Project Black made its first investment last year, acquiring 52.5% of Utah-based Sorenson Communications from other private equity investors at an enterprise value of $1.3 billion. The two-decade-old company, with $837 million in sales in the year ended in September 2021, is the leader in services for the deaf and hard of hearing—providing everything from phone call captioning to sign-language interpreters. Sorenson’s new CEO is Jorge Rodriguez, a 53-year-old telecom veteran, who previously ran various subsidiaries for Mexican billionaire Carlos Slim’s América Móvil corporation.
In less than 12 months the company has gone from one person of color to 13 across its C-suite and boardroom. Sorenson is adding Spanish-language services and has agreed to acquire 70% of CQ Fluency, a business built by a woman who immigrated from Brazil. With annual revenue of $45 million, CQ provides translation services to health insurers including Cigna, Aetna and UnitedHealth Group.
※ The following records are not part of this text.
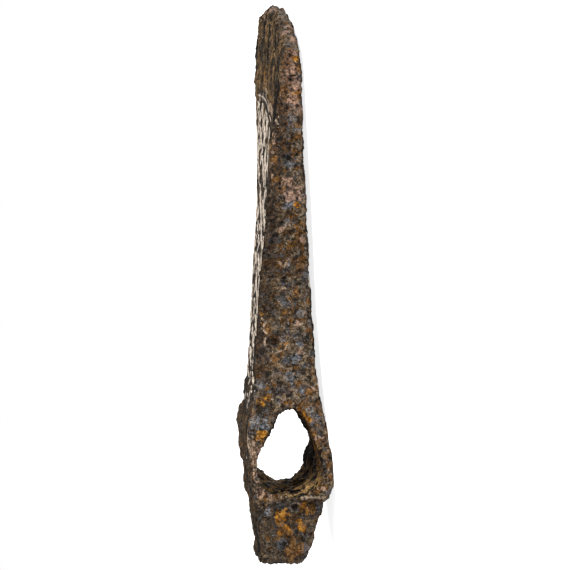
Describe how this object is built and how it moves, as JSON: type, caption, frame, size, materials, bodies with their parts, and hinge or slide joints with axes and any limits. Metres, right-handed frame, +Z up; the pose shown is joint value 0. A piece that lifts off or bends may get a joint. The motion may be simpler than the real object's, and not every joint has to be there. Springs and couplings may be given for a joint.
{
  "type": "axe head",
  "caption": "Slim bearded iron axe head with a lugged egg-shaped haft eye and a square hammer poll, rusted, with worn silver wire inlay on the cheeks.",
  "frame": {"origin": "middle of the bounding box's underside, on the surface that the head lies on", "axes": "+X from the hammer poll to the cutting edge; -Y the toe side, +Y the heel side with the beard; +Z up, out of the decorated cheek"},
  "size_m": [0.1716, 0.075, 0.0264],
  "materials": {
    "corroded_iron": "excavated wrought iron: blue-black and brown rust with ochre and pink-tan patches, pitted and layered, sealed with a satin conservation lacquer",
    "silver_inlay": "worn, tarnished silver wire hammered into the iron, dull beige-white"
  },
  "bodies": {
    "root": {"axe_head": "corroded_iron"}
  },
  "joints": []
}
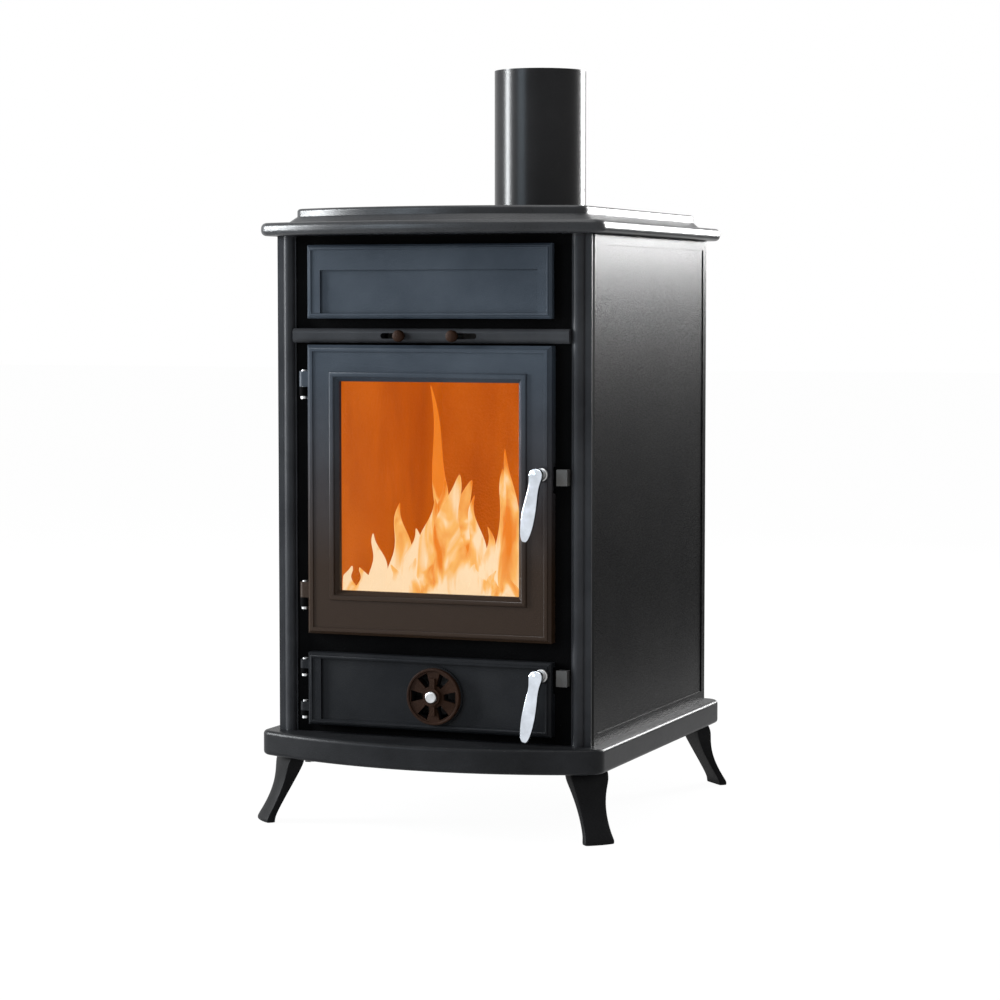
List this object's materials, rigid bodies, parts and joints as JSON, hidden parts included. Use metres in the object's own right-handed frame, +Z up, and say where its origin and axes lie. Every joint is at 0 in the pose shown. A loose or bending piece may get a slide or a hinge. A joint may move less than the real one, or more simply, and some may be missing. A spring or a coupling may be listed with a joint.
{
  "type": "cast iron wood stove",
  "caption": "Black cast iron wood stove with a bowed top plate, round flue pipe, glazed fire door, ash door with a round damper, two silver lever handles and four splayed legs.",
  "frame": {"origin": "centre of the bounding box on the floor", "axes": "+X to the right seen from the front, +Y to the back, +Z up"},
  "size_m": [0.59, 0.683, 1.177],
  "materials": {
    "stove_black": "satin stove paint on cast iron",
    "satin_black": "satin",
    "damper_iron": "matte",
    "sheet_steel": "matte",
    "hearth_iron": "heat-marked",
    "fasteners": "bright zinc",
    "bright_handle": "polished",
    "pane": "clear ceramic glass",
    "rope": "woven glass rope",
    "fire_brick": "vermiculite board"
  },
  "bodies": {
    "stove": {"front_frame": "stove_black", "base_plate": "stove_black", "front_left_leg": "stove_black", "front_right_leg": "stove_black", "rear_left_leg": "stove_black", "rear_right_leg": "stove_black", "top_plate": "stove_black", "upper_panel": "stove_black", "grate": "stove_black", "log_guard": "stove_black", "flue_spigot": "stove_black", "left_side_panel": "satin_black", "right_side_panel": "satin_black", "left_corner_post": "satin_black", "right_corner_post": "satin_black", "air_rail": "satin_black", "flue_pipe": "satin_black", "back_panel": "sheet_steel", "rear_heat_shield": "sheet_steel", "airwash_box": "sheet_steel", "air_slide_guides": "sheet_steel", "ash_pan": "sheet_steel", "ash_pan_runners": "sheet_steel", "hearth_supports": "sheet_steel", "fire_door_keeper": "sheet_steel", "ash_door_keeper": "sheet_steel", "hearth_plate": "hearth_iron", "leg_bolts": "fasteners", "shield_spacers": "fasteners", "shield_screws": "fasteners", "spigot_screws": "fasteners", "tie_rods": "fasteners", "tie_rod_nuts": "fasteners", "hinge_pins": "fasteners", "keeper_screws": "fasteners", "upper_panel_screws": "fasteners", "side_fire_bricks": "fire_brick", "rear_fire_brick": "fire_brick", "baffle_plate": "fire_brick"},
    "fire_door": {"fire_door_frame": "stove_black", "door_glass": "pane", "glass_gasket": "rope", "glass_clips": "sheet_steel", "glass_clip_screws": "fasteners", "fire_door_seal": "rope"},
    "fire_handle": {"fire_handle_spindle": "fasteners", "fire_handle_lever": "bright_handle", "fire_latch_tongue": "fasteners"},
    "ash_door": {"ash_door_panel": "stove_black", "ash_door_seal": "rope", "rosette_stud": "fasteners"},
    "ash_handle": {"ash_handle_spindle": "fasteners", "ash_handle_lever": "bright_handle", "ash_latch_tongue": "fasteners"},
    "rosette": {"air_rosette": "damper_iron"},
    "left_air_slide": {"left_air_knob": "damper_iron", "left_air_plate": "sheet_steel"},
    "right_air_slide": {"right_air_knob": "damper_iron", "right_air_plate": "sheet_steel"}
  },
  "joints": [
    {"name": "fire_door_hinge", "type": "hinge", "parent": "stove", "child": "fire_door", "pos_m": [-0.207, -0.2645, 0.515], "axis": [0, 0, -1], "range_deg": [0, 115]},
    {"name": "fire_handle_turn", "type": "hinge", "parent": "fire_door", "child": "fire_handle", "pos_m": [0.186, -0.2755, 0.546], "axis": [0, -1, 0], "range_deg": [0, 75]},
    {"name": "ash_door_hinge", "type": "hinge", "parent": "stove", "child": "ash_door", "pos_m": [-0.207, -0.2645, 0.2105], "axis": [0, 0, -1], "range_deg": [0, 115]},
    {"name": "ash_handle_turn", "type": "hinge", "parent": "ash_door", "child": "ash_handle", "pos_m": [0.186, -0.2755, 0.248], "axis": [0, -1, 0], "range_deg": [0, 75]},
    {"name": "rosette_turn", "type": "hinge", "parent": "ash_door", "child": "rosette", "pos_m": [0.012, -0.2783, 0.208], "axis": [0, -1, 0], "range_deg": [0, 30]},
    {"name": "left_air_slide_move", "type": "slide", "parent": "stove", "child": "left_air_slide", "axis": [-1, 0, 0], "range_m": [0, 0.03]},
    {"name": "right_air_slide_move", "type": "slide", "parent": "stove", "child": "right_air_slide", "axis": [1, 0, 0], "range_m": [0, 0.03]}
  ]
}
Over the next three to five years, Project Black plans to similarly buy, minoritize and expand companies in six to 10 other areas where it sees room for growth, based on its conversations with larger firms. It’s looking at financial and professional services, health care, technology, manufacturing and logistics. “We don’t want to be the provider of janitorial services,” emphasizes Ariel Alternatives CEO Leslie Brun. “We want to be in the mainstream of the economy and providing value-added services.”
Hobson and Brun aren’t just working their own C-suite contacts. Some of those original Sunday Zoom participants are now advisors—people such as William M. Lewis, an Apollo partner who was chairman of investment banking at Lazard for 17 years ending in 2021, and James Bell, the former Boeing CFO whose board memberships include Apple. Naturally, Rogers, who sits on the boards of McDonald’s, Nike and the New York Times, is also an advisor.
Hobson, Brun and their backers throw around huge numbers about what Project Black and similar efforts can accomplish. Over the next decade, they forecast, their activities will lead S&P 500 companies to spend an additional $8 billion to $10 billion with Black and Latino suppliers, creating 100,000 jobs for underrepresented people. But that’s just the start. Some big corporations are talking about boosting purchases from minority-run suppliers from the current 2% to 10% or even 15%. That could translate to a trillion-dollar opportunity. The thesis, Steve Ballmer says, is that “there’s an untapped market” that “will not only benefit the community but will generate great returns for us as an investor.” Brun says he’ll consider Project Black a success if it spawns copycat investment funds.
Beyond the numbers, this is partly a networking play designed to match capital and people—which is, in essence, one of Hobson’s superpowers. Already, she says, “we’ve had people come to us and say ‘If you were to buy a business one day, maybe I could run it.’ ” She contrasts that with what she has long heard from big business. “So many times, especially in corporate America, they say they can’t identify the [minority] talent,” Hobson says. “We know them as friends. We know them up and down the food chain in corporate America. We know them as entrepreneurs. We know them as business leaders.”